The Original Cosmo Girl Gets Literary Treatment

imageWhen we think of high-powered fashion magazine editrixes these days, our first thought usually goes to the icy, bobbed dynamo that is Vogue’s Anna Wintour (or the fictional version played by Meryl Streep in “The Devil Wears Prada”). However, a splashy article in this morning’s New York Times titled appropriately “The Original Carrie Bradshaw” reminds us of a woman who is Executive Realness personified: Helen Gurley Brown. Remember her, folks? She penned “Sex and the Single Girl” in 1962 and it quickly became a cultural touchstone. It was the first book to speak frankly about sex, careers, and other feminine issues that had long been hidden away in kitchen cupboards and laundry bins. Helen went on to become the editor of Cosmopolitan magazine in the mid-1960s.
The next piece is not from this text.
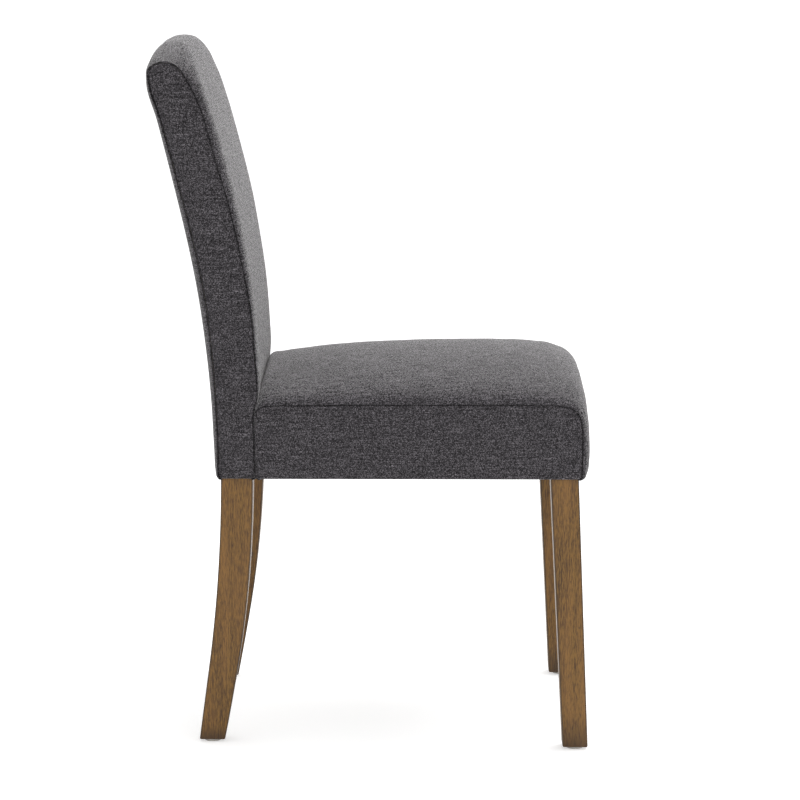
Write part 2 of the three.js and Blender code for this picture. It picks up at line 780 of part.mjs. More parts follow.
const strapFrom = legHeight + lowRailTop - strapLap;
const strapTo = legHeight + topRailTop - strapEndInset;

// Points up the front of the frame along the straps, moved forward by a distance.
function strapLine(forward) {
  return sectionsBetween(strapFrom, strapTo).map((z) => [woodFrontAt(z) - forward, z]);
}

function backRail(bottom, top) {
  const heights = sectionsBetween(legHeight + bottom, legHeight + top);
  const front = heights.map((z) => [woodFrontAt(z), z]);
  const rear = heights.map((z) => [woodFrontAt(z) + backRailThickness, z]).reverse();
  const end = rearLegOuter - stileTopWidth + railBite;
  const strapSpace = prism("x", [...strapLine(0), [-far, strapTo], [-far, strapFrom]], -far, far);
  return prism("x", [...front, ...rear], -end, end).subtract(bothRearLegs).subtract(strapSpace);
}

function backStrap(x) {
  const outline = [...strapLine(gap + strapThickness), ...strapLine(gap).reverse()];
  return prism("x", outline, x - strapWidth / 2, x + strapWidth / 2);
}

const backBody = (inset) => paddedBody(backRows, backHalfWidth, backStationShares, inset);
const backSoft = backBody(softInset);
const backFoamStart = legHeight + stileThinningStart;
const stileTop = legHeight + stileHeight;

// The space that the frame fills: full to the front where the seat meets it, and behind the straps above.
function backFrameSpace() {
  const behind = sectionsBetween(legHeight - overrun, stileTop + gap).map((z) => [woodRearAt(z) + gap, z]);
  const strapFront = (z) => woodFrontAt(z) - 2 * gap - strapThickness;
  const before = sectionsBetween(backFoamStart, stileTop + gap).map((z) => [strapFront(z), z]);
  const outline = [[-far, legHeight - overrun], ...behind, ...before.reverse(), [-far, backFoamStart]];
  return prism("x", outline, -rearLegOuter - gap, rearLegOuter + gap);
}

// Everything behind the line that parts the front pad from the rear pad.
function behindFrame(shift) {
  const heights = sectionsBetween(legHeight - overrun, legHeight + backHeight + overrun);
  const line = heights.map((z) => [woodRearAt(z) + gap + shift, z]);
  const outline = [[far, heights[0]], [far, heights.at(-1)], ...line.reverse()];
  return prism("x", outline, -far, far);
}

const backPads = backSoft.subtract(backFrameSpace());

function backCover() {
  const inner = backHalfWidth() - coverTurnIn;
  const front = jointWood + coverTurnIn / 2;
  const rear = woodRearAt(legHeight) - coverTurnIn / 2;
  const opening = box([-inner, front, legHeight - overrun], [inner, rear, legHeight + overrun]);
  const panels = [-1, 1].map((side) => sidePanel(backRows, backHalfWidth, side, gap, overrun));
  const cutters = [backBody(coverWall), opening, ...panels, bothRearLegs];
  cutters.push(...boltPlaces.map(({ point }) => boltClearance(point).transform(seatFrame.elements)));
  return cutters.reduce((cover, cutter) => cover.subtract(cutter), backBody(0));
}

// Legs with their holes, and glides

const downwards = new THREE.Vector3(0, 0, -1);

function rearFootMiddle(side) {
  const x = side * (rearLegOuter - rearLegFootWidth / 2);
  return new THREE.Vector3(x, (woodFrontAt(footHeight) + woodRearAt(footHeight)) / 2, glideHeight);
}

function frontFootMiddle(side) {
  const y = frameFront - frontLegRake + frontLegFoot / 2;
  const x = side * (seatRailSide(frameFront + frontLegFoot / 2) - frontLegFoot / 2);
  return new THREE.Vector3(x, y, glideHeight);
}

function nailHole(point) {
  return rod(glideNailDiameter / 2 + gap, -glideNailLength - gap, overrun, point, downwards, boltSides);
}

function glide(point) {
  const radius = glideDiameter / 2;
  const nail = glideNailDiameter / 2;
  const profile = [
    [0, -glideNailLength],
    [nail, -glideNailLength],
    [nail, 0],
    [radius, 0],
    [radius, glideHeight - glideEdge],
    [radius - glideEdge, glideHeight],
    [0, glideHeight],
  ];
  return turned(profile, point, downwards, headSides);
}

function rearLeg(side) {
  const holes = boltPlaces.filter((place) => place.side === side).map(({ point }) => insertHole(point));
  const drilled = holes.reduce(
    (leg, hole) => leg.subtract(hole.transform(seatFrame.elements)),
    rearLegBlank(side, 0),
  );
  return drilled.subtract(nailHole(rearFootMiddle(side)));
}

function frontLeg(side) {
  const toSeat = seatFrame.clone().invert().elements;
  const bore = hangerRod(side, hangerDiameter / 2 + gap, -hangerBite - gap, overrun);
  return frontLegBlank(side, 0).subtract(bore).subtract(nailHole(frontFootMiddle(side)).transform(toSeat));
}

// Assembly

const chair = new THREE.Group();
const backUnit = new THREE.Group();
const seatUnit = new THREE.Group();
seatUnit.position.z = legHeight;
seatUnit.rotation.x = -seatTilt;
chair.add(backUnit, seatUnit);

function place(group, name, solid, finish) {
  const mesh = new THREE.Mesh(geometryOf(solid), finish);
  mesh.name = name;
  group.add(mesh);
}

for (const [word, side] of [["right", -1], ["left", 1]]) {
  place(backUnit, "rear_leg_" + word, rearLeg(side), finishes.wood);
  place(backUnit, "rear_glide_" + word, glide(rearFootMiddle(side)), finishes.glide);
  place(chair, "front_glide_" + word, glide(frontFootMiddle(side)), finishes.glide);
  place(seatUnit, "front_leg_" + word, frontLeg(side), finishes.wood);
  place(seatUnit, "seat_rail_" + word, seatSideRail(side, 0), finishes.innerWood);
  place(seatUnit, "front_corner_block_" + word, frontCornerBlock(side), finishes.innerWood);
  place(seatUnit, "rear_corner_block_" + word, rearCornerBlock(side), finishes.innerWood);
  place(seatUnit, "seat_side_padding_" + word, seatSidePadding(side), finishes.foam);
  const seatPanel = sidePanel(seatRows, seatHalfWidth, side, 0, 0);
  place(seatUnit, "seat_side_cover_" + word, seatPanel, finishes.fabric);
  const backPanel = sidePanel(backRows, backHalfWidth, side, 0, 0);
  place(backUnit, "back_side_cover_" + word, backPanel, finishes.fabric);
  const hanger = hangerRod(side, hangerDiameter / 2, -hangerBite, hangerNutEnd + hangerEnd);
  place(seatUnit, "hanger_bolt_" + word, hanger, finishes.steel);
  place(seatUnit, "hanger_washer_" + word, hangerWasher(side), finishes.steel);
  place(seatUnit, "hanger_nut_" + word, hangerNut(side), finishes.steel);
}

place(seatUnit, "seat_rail_front", frontRail(0).subtract(bothFrontLegs), finishes.innerWood);
const rearRailHoles = boltPlaces.map(({ point }) => boltClearance(point));
const drilledRearRail = rearRailHoles.reduce((rail, hole) => rail.subtract(hole), rearRail(0));
place(seatUnit, "seat_rail_rear", drilledRearRail, finishes.innerWood);
spreadPlaces(seatStrapCount, strapPitch).forEach((x, i) => {
  place(seatUnit, "seat_strap_long_" + (i + 1), longStrap(x), finishes.webbing);
});
for (let row = 0; row < crossStrapCount; row++) {
  place(seatUnit, "seat_strap_cross_" + (row + 1), crossStrap(row), finishes.webbing);
}
place(seatUnit, "seat_foam", seatFoam, finishes.foam);
place(seatUnit, "seat_front_padding", seatFrontPadding(), finishes.foam);
place(seatUnit, "seat_cover", seatCover(), finishes.fabric);
place(seatUnit, "dust_cover", dustCover(), finishes.dustCloth);

place(backUnit, "back_rail_low", backRail(lowRailBottom, lowRailTop), finishes.innerWood);
place(backUnit, "back_rail_middle", backRail(middleRailBottom, middleRailTop), finishes.innerWood);
place(backUnit, "back_rail_top", backRail(topRailBottom, topRailTop), finishes.innerWood);
spreadPlaces(backStrapCount, strapPitch).forEach((x, i) => {
  place(backUnit, "back_strap_" + (i + 1), backStrap(x), finishes.webbing);
});
place(backUnit, "back_foam_front", backPads.subtract(behindFrame(-gap)), finishes.foam);
place(backUnit, "back_foam_rear", backPads.intersect(behindFrame(0)), finishes.foam);
place(backUnit, "back_cover", backCover(), finishes.fabric);

for (const { name, point } of boltPlaces) {
  place(seatUnit, "seat_bolt_" + name, seatBolt(point), finishes.steel);
  place(seatUnit, "seat_bolt_washer_" + name, seatWasher(point), finishes.steel);
  place(seatUnit, "insert_nut_" + name, insertNut(point), finishes.steel);
}

// The chair stands with the middle of its footprint at the origin.
chair.updateMatrixWorld(true);
const bounds = new THREE.Box3().setFromObject(chair, true);
const middle = bounds.getCenter(new THREE.Vector3());
chair.position.set(-middle.x, -middle.y, -bounds.min.z);

export default chair;
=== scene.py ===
"""Upholstered parsons chair in metres: covers, pads, legs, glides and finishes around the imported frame.

The chair faces -Y, and -X is its right side. It stands on z = 0.
"""
import math
from collections import namedtuple

import bmesh
import bpy
import numpy as np
from mathutils import Matrix, Vector, geometry, noise


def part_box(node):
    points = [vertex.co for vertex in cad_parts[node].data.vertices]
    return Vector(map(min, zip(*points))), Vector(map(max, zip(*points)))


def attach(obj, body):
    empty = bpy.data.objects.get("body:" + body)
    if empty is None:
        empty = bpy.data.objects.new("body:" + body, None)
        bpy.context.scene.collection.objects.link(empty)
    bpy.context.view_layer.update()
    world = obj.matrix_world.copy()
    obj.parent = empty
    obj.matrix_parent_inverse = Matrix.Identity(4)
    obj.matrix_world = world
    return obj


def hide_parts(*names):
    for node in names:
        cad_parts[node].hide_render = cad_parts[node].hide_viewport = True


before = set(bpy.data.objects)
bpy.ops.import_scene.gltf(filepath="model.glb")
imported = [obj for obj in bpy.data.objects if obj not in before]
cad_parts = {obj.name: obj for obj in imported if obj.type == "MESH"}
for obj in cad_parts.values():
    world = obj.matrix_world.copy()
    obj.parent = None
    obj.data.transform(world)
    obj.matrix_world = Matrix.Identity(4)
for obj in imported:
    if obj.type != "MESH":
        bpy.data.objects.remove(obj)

bl_info = {
    "name": "Parsons Chair",
    "version": (1, 0, 0),
    "blender": (4, 5, 0),
    "location": "View3D > Sidebar > Chair",
    "description": "Covers, pads, legs and finishes of an upholstered dining chair",
    "category": "Object",
}

SIDES = (("right", -1), ("left", 1))
mm = 0.001

# Sizes of the chair that the frame's solids share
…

For nearly three decades, she helped set the agenda for American women before ending her run at the magazine in 1997. While at Cosmo she created the idea of the “Cosmo Girl” — a free-spirited, intelligent woman who enjoyed fashion, culture, and business as well as sex and fun. And in a new book, “Bad Girls Go Everywhere: The Life of Helen Gurley Brown,” Jennifer Scanlon argues that Helen is an often overlooked feminist icon and pioneer of women’s rights. (Side note: we just LOVE that title.)